This may the wrong place to look for answers to this, but I figured it
couldn't hurt...so here goes:
On friday we upgraded a critical backend server to postgresql 8.2
running on fedora core 4. Since then we have received three kernel
panics during periods of moderate to high load (twice during the
pg_dump backup run).
Platform is IBM x360 series running SCSI, software raid on the backplane.
After the first crash we yum updated the system which obviously did
not fix the problem. I was leaning hardware problem until this last
time and I was able to catch the following off the terminal:
BUG: spinlock recursion CPU0 postmaster...not tainted.
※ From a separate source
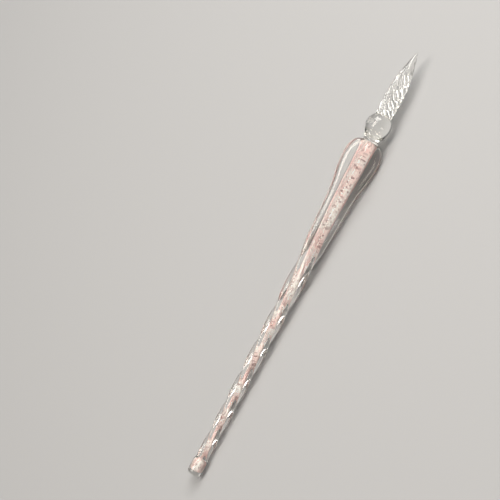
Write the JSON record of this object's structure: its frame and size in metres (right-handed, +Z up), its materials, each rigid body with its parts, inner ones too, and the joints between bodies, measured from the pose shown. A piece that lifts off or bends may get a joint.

bunch of other stuff ending in:
Kernel Panic: not syncing: Bad locking
One of the other developers snapped a picture of the kernel panic with
his digital camera and is going to send over the pictures when he gets
home this evening.
Has anybody seen any problem like this or have any suggestions about
possible resolution...should I be posting to the LKML? Any
suggestions are welcome and appreciated.
At this juncture we are going to downgrade the postmaster back to 8.1
and see if that fixes the panics. If it doesn't this discussion is
over but if it does we are extremely curious about looking for a fix
for this issue...we have about 8 weeks of development that is on hold
until we can put a 8.2 server in production. Management has already
authorized a new server but they want a 100% guarantee this is going
to fix the problem.
thanks in advance,